Over time, as the capacity issues are understood, the system can use mixed integer optimization – the kind of optimization used in advanced production scheduling systems – to understand exactly how many orders can be dropped to the floor in the form of executable tasks. While generating the tasks, the system leverages another optimization methodology called Adaptive Large Neighborhood Search (ALNS) which utilizes a robust distance calculation framework provided by the new Warehouse Map component.
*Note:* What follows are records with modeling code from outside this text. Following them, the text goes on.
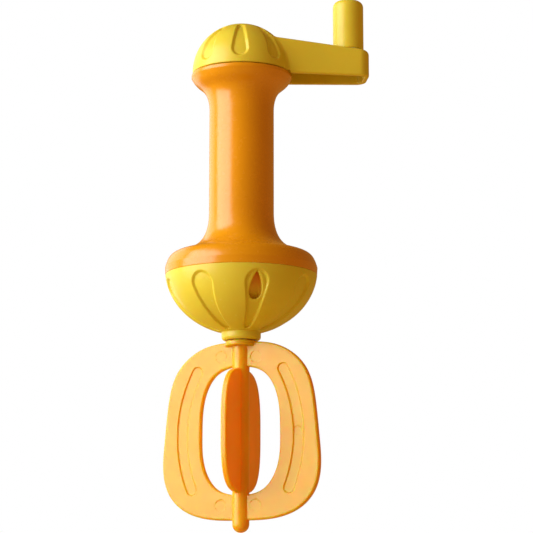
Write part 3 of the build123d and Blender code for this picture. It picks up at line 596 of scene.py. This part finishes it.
def whisk_field(x, y, z):
    """Shaft, journal, ring blade and leaf blade in one moulding."""
    reach = np.hypot(x, y)
    drop = np.minimum(z - TIP_Z - WHISK_SHAFT_RADIUS, 0)
    shaft = np.maximum(np.hypot(reach, drop) - WHISK_SHAFT_RADIUS, z - WHISK_FLANGE_BOTTOM_Z)
    flange = rod(x, y, z, WHISK_FLANGE_RADIUS, WHISK_FLANGE_BOTTOM_Z, WHISK_FLANGE_TOP_Z, WHISK_FLANGE_ROUND)
    journal = rod(x, y, z, JOURNAL_RADIUS, WHISK_FLANGE_BOTTOM_Z, JOURNAL_TOP_Z)
    beside_groove = np.abs(z - CLIP_BOTTOM_Z - CLIP_HEIGHT / 2) - CLIP_HEIGHT / 2
    groove = both(CLIP_GROOVE_RADIUS - reach, beside_groove, 0)
    stub = rod(x, y, z, STUB_RADIUS, JOURNAL_TOP_Z - OVERCUT, STUB_TOP_Z)
    stub = both(stub, np.abs(x) - STUB_FLAT, SHARP_EDGE)
    body = either(shaft, either(ring_blade(x, y, z), leaf_blade(x, y, z), BLADE_FILLET))
    body = either(either(body, flange, BROAD_EDGE), without(journal, groove, SHARP_EDGE), FINE_EDGE)
    return either(body, stub, SHARP_EDGE)


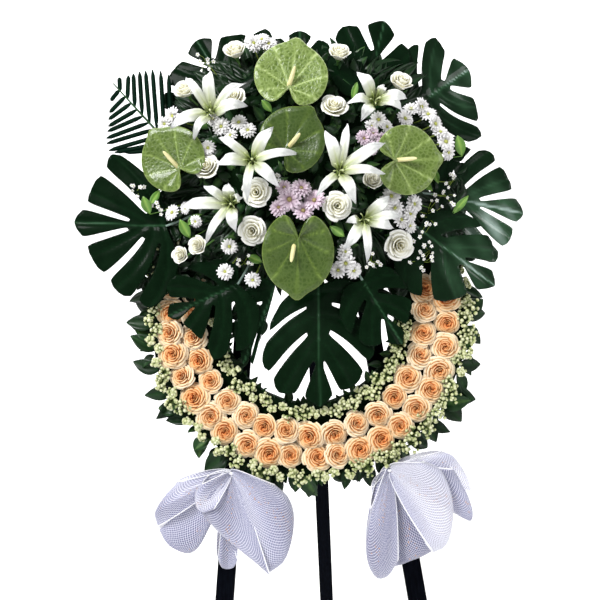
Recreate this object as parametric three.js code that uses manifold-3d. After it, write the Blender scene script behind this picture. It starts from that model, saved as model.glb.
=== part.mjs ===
// Funeral wreath on its three-legged stand, in millimetres, +Z up, seen from -Y.
// A full ring of foam carries two rows of peach roses, a bouquet sits over its top,
// and the whole leans back against two flat legs with a third leg behind them.
import * as THREE from 'three';
import { mergeVertices } from 'three/addons/utils/BufferGeometryUtils.js';
import Module from 'manifold-3d';

const wasm = await Module();
wasm.setup();

// Driving dimensions
const RING_HEIGHT = 1000;
const RING_SHIFT = 6;
const LEAN = THREE.MathUtils.degToRad(8);
const TURN = THREE.MathUtils.degToRad(2.9);
const RING = { radius: 270, halfWidth: 80, front: -12, back: 40, chamfer: 14, steps: 24 };
const TOUCH = 0.3;
const CLEARANCE = 0.4;
const TIDY = 0.05;
const LEG = { width: 41, depth: 20, top: 1490, footSpread: 262, topSpread: 79 };
const BACK_LEG = { width: 38, depth: 20, reach: 650, shift: 22 };
const RAIL = { height: 45, depth: 18, head: 455, cross: -262 };
const DOME = { x: -13, z: 337, wide: 262, tall: 246, rim: 28, rise: 62 };

// Places are given as seen from the front, in picture units on the ring's plane
const VIEW = { unit: 2.2, ringU: 309, ringV: 318, eyeX: -20, eyeZ: 40, distance: 1900 };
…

Mr. Kline summed it up by explaining, “execution is constantly monitored by the planning component with the help of real-time signals on task statuses, worker availability, processing speed, and resource utilization. This constant feedback is blended with carrier cut-off requirements and initial priority of orders Then heuristics (rules-based systems) are used to re-prioritize which orders are more and less important at a given point in time.” It may be that out of 500 potential tasks that could be worked on, based on the priority of the tasks and the capacity available in the system, only 50 are dropped to the floor. The other 450 orders are sent back into the order funnel engine for replanning once capacity becomes available. “Any new order arrival, or change in the execution state and performance, are factored into the new plan which results in an adaptive work planning process.”
Slide from Manhattan Associates’ Adam Kline (Sr. Director Product Management) and Aykagan Ak (Director Science R&D) Presentation at the Momentum2018 Conference
In conclusion, this is a significant enhancement employing advanced optimization techniques not generally seen in WMS solutions. Finally, it is my sincere hope that we will soon be able to stop talking about WES; the whole WMS/WCS/WES conversation is just too confusing.